A Study of the Effect of a Catalyzed Particulate Filter on the Emissions from a Heavy-Duty Diesel Engine with EGR 2001-01-0910

The effects of a catalyzed particulate filter (CPF) and Exhaust Gas Recirculation (EGR) on heavy-duty diesel engine emissions were studied in this research. EGR is used to reduce the NOx emissions but at the same time it can increase total particulate matter (TPM) emissions. CPF is technology available for retrofitting existing vehicles in the field to reduce the TPM emissions. A conventional low sulfur fuel (371 ppm S) was used in all the engine runs. Steady-state loading and regeneration experiments were performed with CPF I to determine its performance with respect to pressure drop and particulate mass characteristics at different engine operating conditions. From the dilution tunnel emission characterization results for CPF II, at Mode 11 condition (25% load - 311 Nm, 1800 rpm), the TPM, HC and vapor phase emissions (XOC) were decreased by 70%, 62% and 62% respectively downstream of the CPF II. From the analysis of polynuclear aromatic hydrocarbons (PAHs), fluoranthene emissions associated with the particle associated PAH's and the XOC associated PAH's were reduced by 60% and 38% downstream of CPF II respectively at Mode 11 condition.

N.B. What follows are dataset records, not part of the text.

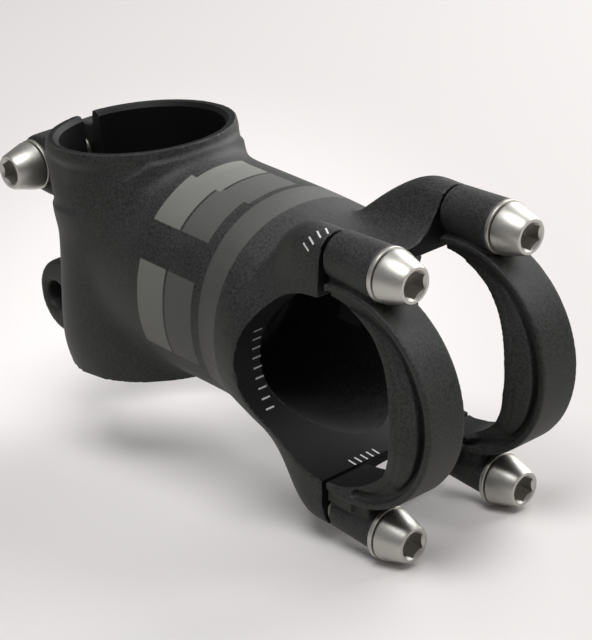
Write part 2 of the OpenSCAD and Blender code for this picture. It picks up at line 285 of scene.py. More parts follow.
def apply_modifier(piece, kind, **settings):
    """Adds a modifier with its settings and applies it."""
    pick(piece)
    modifier = piece.modifiers.new(kind.title(), kind)
    for key, value in settings.items():
        setattr(modifier, key, value)
    bpy.ops.object.modifier_apply(modifier=modifier.name)


def weigh(piece, name, weight):
    """A vertex group whose weight comes from a function of each point."""
    group = piece.vertex_groups.new(name=name)
    for vertex in piece.data.vertices:
        w = weight(vertex.co)
        if w > LEAST_WEIGHT:
            group.add([vertex.index], min(w, 1.0), "REPLACE")
    return name


def smoothstep(x, a, b):
    """0 up to a, 1 from b, and smooth between."""
    k = min(1.0, max(0.0, (x - a) / (b - a)))
    return k * k * (3 - 2 * k)


def fade(x, span, base=0.0):
    """0 up to base plus the span's first value, 1 from its second, both in mm."""
    return smoothstep(x, base + span[0] * MM, base + span[1] * MM)


def along(curve, x):
    """Value at x of a curve given by points, straight between them."""
    for (x0, y0), (x1, y1) in zip(curve, curve[1:]):
        if x <= x1:
            return y0 + (y1 - y0) * (x - x0) / (x1 - x0)
    return curve[-1][1]


def cut_away(piece, tool):
    """Cuts the tool's shape out of piece and deletes the tool."""
    apply_modifier(piece, "BOOLEAN", operation="DIFFERENCE", object=tool, solver="EXACT")
    bpy.data.objects.remove(tool)


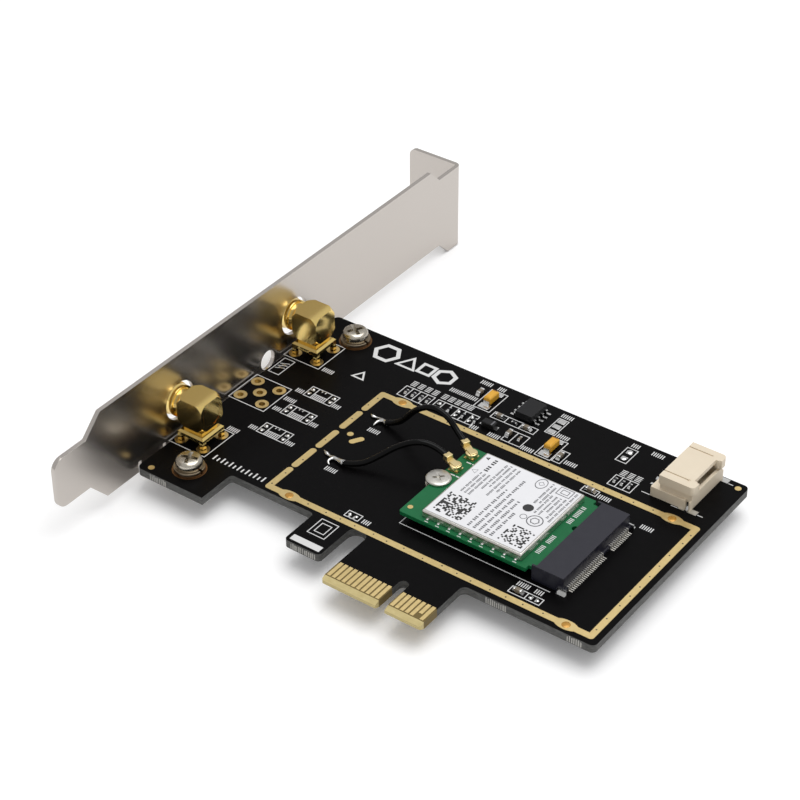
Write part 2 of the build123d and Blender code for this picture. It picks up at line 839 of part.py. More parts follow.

Pyrene emissions associated with the SOF associated PAHs and XOC associated PAHs were reduced downstream of CPF II by 84% and 63% respectively at Mode 11 condition. 1-nitropyrene emissions were reduced by 30% downstream of CPF II. The mutagenic activity associated with the TPM decreased downstream of CPF II at Mode 11 condition. At Mode 9 condition (75% load - 932 Nm, 1800 rpm), the TPM, HC and XOC emissions were reduced by 30%, 55% and 69% respectively downstream of CPF II. The raw exhaust measurements showed 81% filtering efficiency of solids with CPF II. A 140% increase in nuclei mode particle number concentration was found downstream of CPF II compared to the baseline at Mode 9 condition. The particle associated fluoranthene and pyrene emissions were reduced by 97% and 68% downstream of CPF II respectively at Mode 9 condition. An increase in 1-nitropyrene emissions by 213% was found downstream of CPF II at Mode 9 condition. The SOF associated mutagenic activity could not be compared at Mode 9 condition since samples downstream of CPF II were not tested due to very low masses. The XOC samples for Mode 9 displayed very little mutagenic activity for both the baseline and downstream of CPF II.